According to Poynter, the Los Angeles Times this week unveiled a “Send a Santa Call” program, one of the oddest mixes of commerce and Claus I’ve ever seen.

The idea behind the gimmick is that you (maybe not specifically you if you’re Jewish, Hindu, a child) will call up your child at a designated time and talk to your child.

Talk about interesting new revenue streams for newspapers.
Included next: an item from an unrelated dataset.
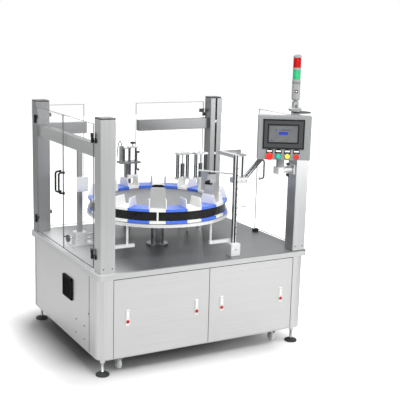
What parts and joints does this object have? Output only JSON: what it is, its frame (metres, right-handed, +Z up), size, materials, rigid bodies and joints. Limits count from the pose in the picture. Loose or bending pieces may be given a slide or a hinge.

The message plays something like this:

“Ho ho ho, Merry Christmas (insert name). This is Santa Claus, and I’m calling you all the way from the North Pole. I was busy trying to make my list but I needed help trying to figure out who’s been naughty or nice this year. So I decided to call (name of elder in family). They told me that you’ve been at the top of their nice list all year long. Now I had my elves check the list again, because we do check it twice, and they found out not only have you been good all year, but you’ve been the best kid in (state of residence). I even had the elves tell all the reindeer about how good you’ve been, and that we were coming to stop and visit your house first. You may not know this, but my elves stay busy all year long making toys for all the good boys and girls around the world. Now I had the elves bring me your list, and I see you want (gift that child wants). Now I won’t say you’ll find everything you want under your Christmas Tree, but if you’re extra special good, I’ll see what I can do, ok? Oh my the time sure does fly, and I do have alot of other little boys and girls on my list to check on.But I just wanted to give you a special call to let you know that Mrs. Claus and I are so pround of you for being such a (good boy/girl). Now don’t forget to leave me some milk and cookies, and you have a Merry Merry Christmas….and remember, Santa’s always watching.”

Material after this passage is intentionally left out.